The movie is a rescue narrative: Bob trying to save Willa, as Willa learns about her parents’ history. “Vineland” has the same premise, but once Prairie is taken away, Zoyd disappears from the story. What would be considered the second act of “Vineland” is mostly made up of flashbacks, where Prairie learns who her mother was, what her revolution stood for, and how she developed her relationship with Vond.
When Zoyd returns, there is hardly a proper resolution. While neither Zoyd nor Bob end up as their daughters’ true saviors, in the film, Willa fights her way out and reunites with Bob as a changed person.
By comparison, “Vineland” ends ambivalently. In the final pages, as Vond is pursuing Prairie in a helicopter, the government cuts his funding. When Vond tries taking control of the vehicle to maintain the chase, he crashes, leaving Prairie free, yet stranded in the wilderness. The serendipitous turn of events provides an ending, but hardly a closure.

The Worlds

“Vineland” takes place in a bizarre alternate reality, where southern California seceded from the U.S. in the 1960s, where revolutionaries were a collective hellbent on exposing fascism, and where the federal government takes the War on Drugs literally.

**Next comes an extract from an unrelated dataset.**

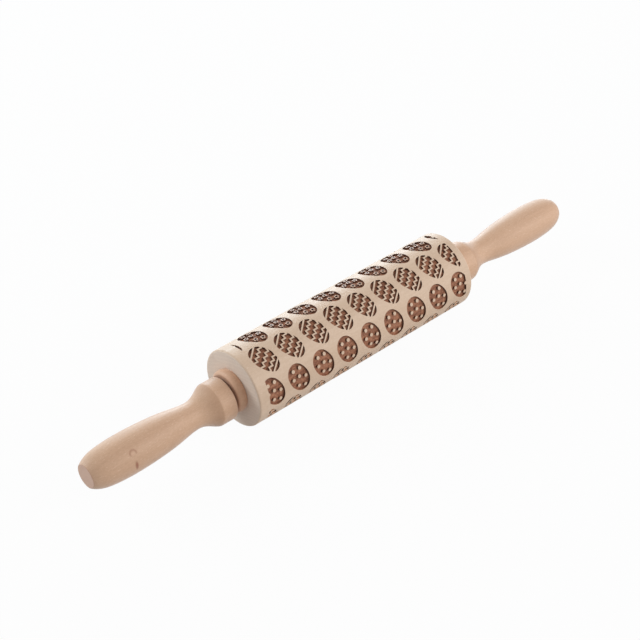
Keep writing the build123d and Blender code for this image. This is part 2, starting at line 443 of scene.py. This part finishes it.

Set in 1984, the book is a satirical commentary on America’s shift from the ’60s to the ’80s. It reflects the failure of the hippie revolution to inspire change and that generation’s regression into Reagan-era conservatism. Zoyd is an archetype for a 1960s hippie 20 years later, now dependent on the government he had fought against. The rise of technology and television — both of which play major roles in the book — have institutionalized the means that the revolution once weaponized.

“One Battle After Another” doesn’t lean quite as allegorical. While there is a 16-year chronological leap in the film’s first act, it doesn’t make dichotomous statement about the perspective of the two timelines.

The movie’s settings are relatively interchangeable, both appearing contemporary, if not eerily set in-the-future. Considering that the film was conceived several years ago, Anderson’s depictions of federal government raids, aggressive approaches to deportation and reckless law enforcement feel prescient for present-day America.

The film’s chilling representation of American politics may be an unintentional departure from the novel’s whimsical energy. Though “One Battle After Another” has a sense of humor, its central conflict taken from “Vineland” feels less absurd today than it may have been in 1990.
Even the film’s eccentricities, notably Lockjaw’s desire to join a secret society of white supremacists called the Christmas Adventurers Club, read as plausible in the current political climate.  Decades after “Vineland’s” publication, reality has caught up to post-modern fiction, and we are actually living in Thomas Pynchon’s world.

That world is one that does not lend itself easily to cinematic adaptation. It’s a world that blends high and low culture, with profanity and poetry warped into one. It’s an encyclopedic world that readers were thrust into with his debut novel “V.” in 1963 and reached a zenith a decade later with the publication of “Gravity’s Rainbow.” It’s a world that continues expanding to this day, as the elusive author is releasing his ninth novel, “Shadow Ticket,” later this year. Despite extreme density, nothing is explicated in Pynchon’s world, making it a hard narrative experience to emulate in a medium like film.

While Anderson’s world can be post-modern and surreal, as showcased in films like “Magnolia,” “The Master” and “Inherent Vice,” his filmography is tonally broad, with intense period pieces like “There Will Be Blood” and “Phantom Thread” standing alongside offbeat dramedies like “Punch Drunk Love” and “Licorice Pizza.”

In “One Battle After Another,” Anderson takes selectivr elements of Pynchon’s world — the characters, the broad themes — and grounds them. As he stated: “‘Vineland‘ was hard to adapt. Instead, I stole the parts that really resonated with me and started putting all these ideas together.”

The result is thought-provoking, but more palatable, contemporary and entertaining experience than reading Pynchon’s novel.